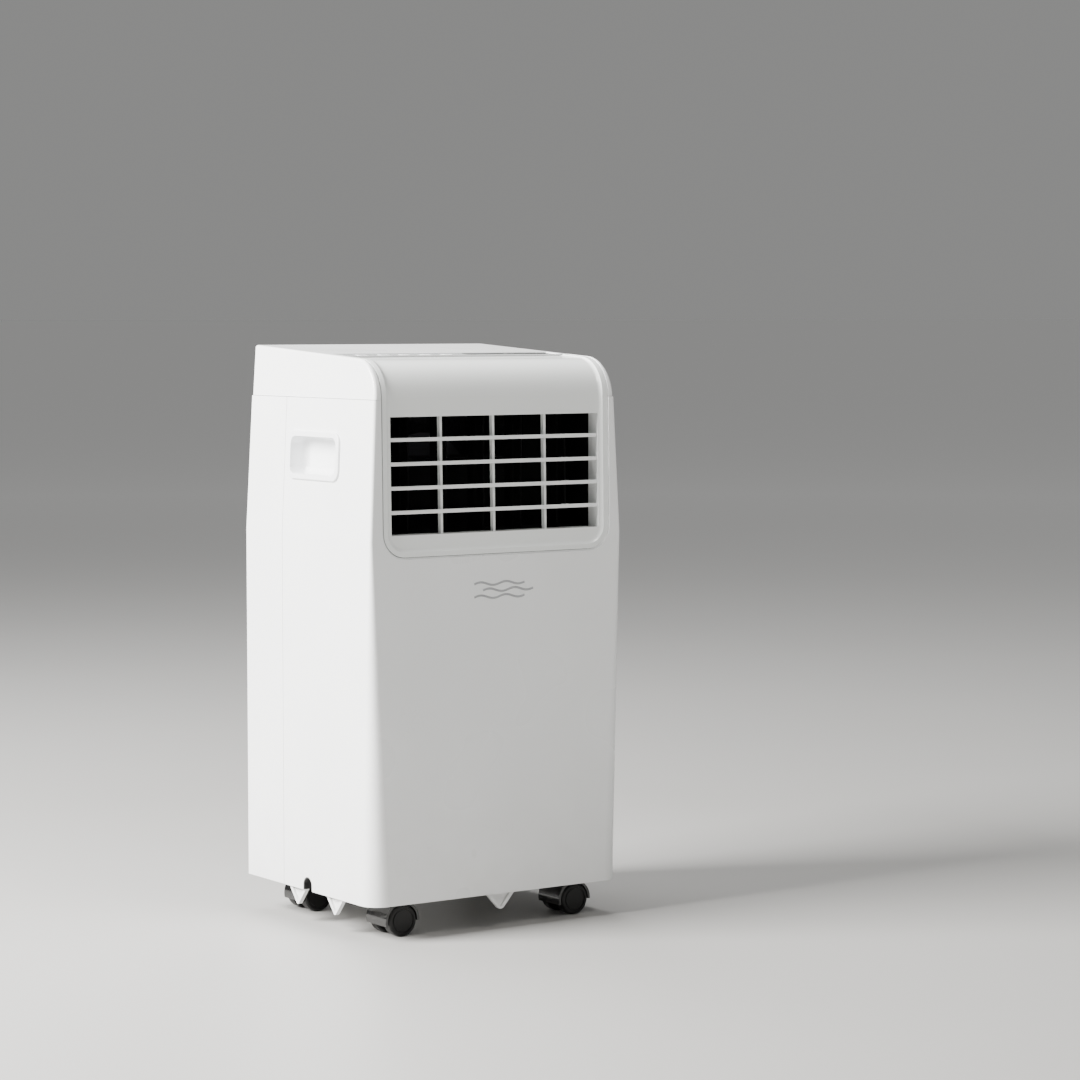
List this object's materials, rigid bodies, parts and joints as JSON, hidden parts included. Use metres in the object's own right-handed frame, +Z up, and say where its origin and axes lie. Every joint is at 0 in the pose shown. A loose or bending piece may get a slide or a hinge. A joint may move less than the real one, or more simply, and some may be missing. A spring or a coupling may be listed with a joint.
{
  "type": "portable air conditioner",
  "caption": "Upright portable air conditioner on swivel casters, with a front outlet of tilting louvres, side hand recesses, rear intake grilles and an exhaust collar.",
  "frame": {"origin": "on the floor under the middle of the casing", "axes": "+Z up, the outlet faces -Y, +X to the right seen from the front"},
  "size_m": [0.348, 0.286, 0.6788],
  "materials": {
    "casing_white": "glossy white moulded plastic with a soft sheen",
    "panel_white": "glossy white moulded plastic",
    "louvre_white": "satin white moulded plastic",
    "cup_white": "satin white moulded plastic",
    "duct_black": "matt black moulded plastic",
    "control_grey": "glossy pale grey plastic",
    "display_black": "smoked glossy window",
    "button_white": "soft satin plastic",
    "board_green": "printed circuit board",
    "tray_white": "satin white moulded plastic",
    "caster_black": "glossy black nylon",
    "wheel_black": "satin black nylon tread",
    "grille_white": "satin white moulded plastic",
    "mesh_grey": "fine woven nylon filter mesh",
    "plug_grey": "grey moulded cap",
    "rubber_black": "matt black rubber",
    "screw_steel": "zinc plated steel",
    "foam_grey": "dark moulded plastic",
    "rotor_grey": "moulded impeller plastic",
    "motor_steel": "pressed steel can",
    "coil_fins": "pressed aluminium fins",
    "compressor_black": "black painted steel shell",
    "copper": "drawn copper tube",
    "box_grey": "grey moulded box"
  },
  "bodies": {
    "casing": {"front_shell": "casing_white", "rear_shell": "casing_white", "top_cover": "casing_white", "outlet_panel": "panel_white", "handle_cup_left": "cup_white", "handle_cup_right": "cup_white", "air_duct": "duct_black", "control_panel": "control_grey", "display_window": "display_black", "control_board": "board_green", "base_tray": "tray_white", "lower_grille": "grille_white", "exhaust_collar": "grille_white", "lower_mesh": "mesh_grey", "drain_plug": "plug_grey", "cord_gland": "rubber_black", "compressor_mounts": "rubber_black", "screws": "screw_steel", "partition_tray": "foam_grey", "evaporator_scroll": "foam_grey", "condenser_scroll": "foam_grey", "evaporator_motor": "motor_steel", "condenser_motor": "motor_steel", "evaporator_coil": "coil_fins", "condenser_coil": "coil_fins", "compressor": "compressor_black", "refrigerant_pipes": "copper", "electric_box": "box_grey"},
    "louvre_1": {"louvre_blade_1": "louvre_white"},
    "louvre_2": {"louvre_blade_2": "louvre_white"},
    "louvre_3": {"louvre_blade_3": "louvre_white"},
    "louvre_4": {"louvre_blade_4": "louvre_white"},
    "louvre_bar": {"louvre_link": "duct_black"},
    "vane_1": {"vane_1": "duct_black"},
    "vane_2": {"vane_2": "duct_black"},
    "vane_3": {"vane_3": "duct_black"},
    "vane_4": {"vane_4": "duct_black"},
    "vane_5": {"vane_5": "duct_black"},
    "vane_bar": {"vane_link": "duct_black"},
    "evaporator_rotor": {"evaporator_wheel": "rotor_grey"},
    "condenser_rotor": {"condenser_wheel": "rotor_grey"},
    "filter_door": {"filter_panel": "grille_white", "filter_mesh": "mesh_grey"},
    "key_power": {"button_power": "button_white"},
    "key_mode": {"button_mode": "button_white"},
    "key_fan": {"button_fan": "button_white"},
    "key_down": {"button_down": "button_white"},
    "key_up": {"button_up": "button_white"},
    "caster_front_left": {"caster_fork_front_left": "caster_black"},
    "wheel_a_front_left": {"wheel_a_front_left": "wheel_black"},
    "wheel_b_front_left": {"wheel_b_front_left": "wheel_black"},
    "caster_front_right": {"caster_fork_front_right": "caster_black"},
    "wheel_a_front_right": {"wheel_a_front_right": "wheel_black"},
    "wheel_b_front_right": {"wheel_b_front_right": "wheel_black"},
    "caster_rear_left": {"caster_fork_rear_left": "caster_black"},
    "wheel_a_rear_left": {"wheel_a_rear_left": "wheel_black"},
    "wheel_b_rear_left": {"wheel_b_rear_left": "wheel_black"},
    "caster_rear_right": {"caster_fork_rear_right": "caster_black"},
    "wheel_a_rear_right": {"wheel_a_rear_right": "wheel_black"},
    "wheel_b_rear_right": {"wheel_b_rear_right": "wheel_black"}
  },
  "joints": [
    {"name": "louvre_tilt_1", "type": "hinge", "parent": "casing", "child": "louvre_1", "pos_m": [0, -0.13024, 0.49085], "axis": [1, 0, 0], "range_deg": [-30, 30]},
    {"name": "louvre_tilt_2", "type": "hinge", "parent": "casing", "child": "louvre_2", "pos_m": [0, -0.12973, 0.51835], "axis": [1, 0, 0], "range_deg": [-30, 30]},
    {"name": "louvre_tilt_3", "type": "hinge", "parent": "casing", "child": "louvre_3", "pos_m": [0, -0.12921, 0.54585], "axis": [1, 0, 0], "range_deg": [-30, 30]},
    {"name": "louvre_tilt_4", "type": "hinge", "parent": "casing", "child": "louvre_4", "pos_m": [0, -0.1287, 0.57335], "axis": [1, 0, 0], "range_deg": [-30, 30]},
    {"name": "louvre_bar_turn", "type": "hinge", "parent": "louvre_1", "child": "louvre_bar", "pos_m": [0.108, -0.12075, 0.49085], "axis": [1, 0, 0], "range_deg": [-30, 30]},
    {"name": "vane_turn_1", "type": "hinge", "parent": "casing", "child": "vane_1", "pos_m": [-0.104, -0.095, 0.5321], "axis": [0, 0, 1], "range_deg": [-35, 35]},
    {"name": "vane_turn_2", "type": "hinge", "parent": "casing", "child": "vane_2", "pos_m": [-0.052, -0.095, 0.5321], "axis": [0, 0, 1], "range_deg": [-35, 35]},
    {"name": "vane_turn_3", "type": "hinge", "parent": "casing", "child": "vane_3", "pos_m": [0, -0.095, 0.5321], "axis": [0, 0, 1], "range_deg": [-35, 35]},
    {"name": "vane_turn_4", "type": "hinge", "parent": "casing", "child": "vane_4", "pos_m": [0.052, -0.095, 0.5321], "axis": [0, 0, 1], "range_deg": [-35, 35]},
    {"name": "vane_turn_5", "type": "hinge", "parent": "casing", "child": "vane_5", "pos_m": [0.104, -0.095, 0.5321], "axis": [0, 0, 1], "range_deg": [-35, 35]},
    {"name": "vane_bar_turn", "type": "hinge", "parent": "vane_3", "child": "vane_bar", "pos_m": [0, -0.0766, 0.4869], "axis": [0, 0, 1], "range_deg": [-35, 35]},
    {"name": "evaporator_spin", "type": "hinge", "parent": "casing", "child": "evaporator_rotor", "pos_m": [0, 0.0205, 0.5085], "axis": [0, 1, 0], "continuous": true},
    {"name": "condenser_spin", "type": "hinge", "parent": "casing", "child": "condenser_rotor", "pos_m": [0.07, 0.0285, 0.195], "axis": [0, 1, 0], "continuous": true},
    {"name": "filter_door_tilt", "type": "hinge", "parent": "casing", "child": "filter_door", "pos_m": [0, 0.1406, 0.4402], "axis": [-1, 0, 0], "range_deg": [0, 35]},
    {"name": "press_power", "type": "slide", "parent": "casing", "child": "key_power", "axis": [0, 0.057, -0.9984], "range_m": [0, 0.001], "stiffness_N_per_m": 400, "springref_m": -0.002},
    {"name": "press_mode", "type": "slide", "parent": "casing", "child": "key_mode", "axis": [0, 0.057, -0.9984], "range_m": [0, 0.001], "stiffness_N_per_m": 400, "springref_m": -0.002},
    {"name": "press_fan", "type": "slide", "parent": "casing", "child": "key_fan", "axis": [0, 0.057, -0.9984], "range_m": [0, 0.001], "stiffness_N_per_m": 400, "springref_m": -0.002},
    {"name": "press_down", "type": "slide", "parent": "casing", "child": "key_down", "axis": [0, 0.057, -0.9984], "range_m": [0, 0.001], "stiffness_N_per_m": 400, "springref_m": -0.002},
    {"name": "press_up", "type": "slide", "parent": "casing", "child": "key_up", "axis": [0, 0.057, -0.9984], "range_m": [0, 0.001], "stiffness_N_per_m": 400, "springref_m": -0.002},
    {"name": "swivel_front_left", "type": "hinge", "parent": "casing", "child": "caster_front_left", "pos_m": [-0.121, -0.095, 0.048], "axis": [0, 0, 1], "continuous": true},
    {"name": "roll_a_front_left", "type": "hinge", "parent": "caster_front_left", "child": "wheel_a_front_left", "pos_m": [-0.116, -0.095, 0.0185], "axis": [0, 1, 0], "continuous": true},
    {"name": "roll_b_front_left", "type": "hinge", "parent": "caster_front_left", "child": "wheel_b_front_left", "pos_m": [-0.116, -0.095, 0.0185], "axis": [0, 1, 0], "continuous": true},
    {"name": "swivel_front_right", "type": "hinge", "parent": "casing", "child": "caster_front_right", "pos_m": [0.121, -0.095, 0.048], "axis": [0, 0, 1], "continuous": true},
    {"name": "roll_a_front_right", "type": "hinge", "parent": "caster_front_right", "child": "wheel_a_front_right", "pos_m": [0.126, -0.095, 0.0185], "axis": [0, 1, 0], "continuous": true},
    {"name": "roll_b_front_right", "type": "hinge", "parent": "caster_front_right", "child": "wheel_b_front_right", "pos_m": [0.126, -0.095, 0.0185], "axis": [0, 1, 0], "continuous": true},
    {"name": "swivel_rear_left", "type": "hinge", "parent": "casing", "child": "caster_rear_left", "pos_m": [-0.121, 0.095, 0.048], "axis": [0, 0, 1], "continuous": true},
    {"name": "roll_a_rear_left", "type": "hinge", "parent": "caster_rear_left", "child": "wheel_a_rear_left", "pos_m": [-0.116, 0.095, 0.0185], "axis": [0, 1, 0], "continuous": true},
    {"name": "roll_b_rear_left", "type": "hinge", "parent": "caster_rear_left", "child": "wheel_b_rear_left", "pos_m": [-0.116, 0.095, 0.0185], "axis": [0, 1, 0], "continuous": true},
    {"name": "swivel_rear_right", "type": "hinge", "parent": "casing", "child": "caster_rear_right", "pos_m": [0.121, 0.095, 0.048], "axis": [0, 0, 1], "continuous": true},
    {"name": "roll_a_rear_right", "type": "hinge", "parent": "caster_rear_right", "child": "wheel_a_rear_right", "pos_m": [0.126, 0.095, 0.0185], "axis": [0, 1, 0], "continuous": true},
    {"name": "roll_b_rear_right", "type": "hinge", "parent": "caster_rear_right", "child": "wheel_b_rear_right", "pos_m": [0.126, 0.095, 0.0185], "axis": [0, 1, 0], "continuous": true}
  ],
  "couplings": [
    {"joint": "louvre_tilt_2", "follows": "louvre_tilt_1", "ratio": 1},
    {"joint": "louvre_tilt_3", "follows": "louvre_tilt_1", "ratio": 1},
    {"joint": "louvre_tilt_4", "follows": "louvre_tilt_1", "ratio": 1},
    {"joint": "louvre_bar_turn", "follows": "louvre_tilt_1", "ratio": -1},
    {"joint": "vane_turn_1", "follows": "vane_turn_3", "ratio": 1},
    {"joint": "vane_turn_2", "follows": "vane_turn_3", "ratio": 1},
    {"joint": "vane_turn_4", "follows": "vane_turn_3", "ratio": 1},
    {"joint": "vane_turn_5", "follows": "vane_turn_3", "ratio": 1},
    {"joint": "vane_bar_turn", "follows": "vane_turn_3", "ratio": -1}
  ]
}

****

Find and copy each line above that includes the string "axes".

■ Output
List this object's materials, rigid bodies, parts and joints as JSON, hidden parts included. Use metres in the object's own right-handed frame, +Z up, and say where its origin and axes lie. Every joint is at 0 in the pose shown. A loose or bending piece may get a slide or a hinge. A joint may move less than the real one, or more simply, and some may be missing. A spring or a coupling may be listed with a joint.
  "frame": {"origin": "on the floor under the middle of the casing", "axes": "+Z up, the outlet faces -Y, +X to the right seen from the front"},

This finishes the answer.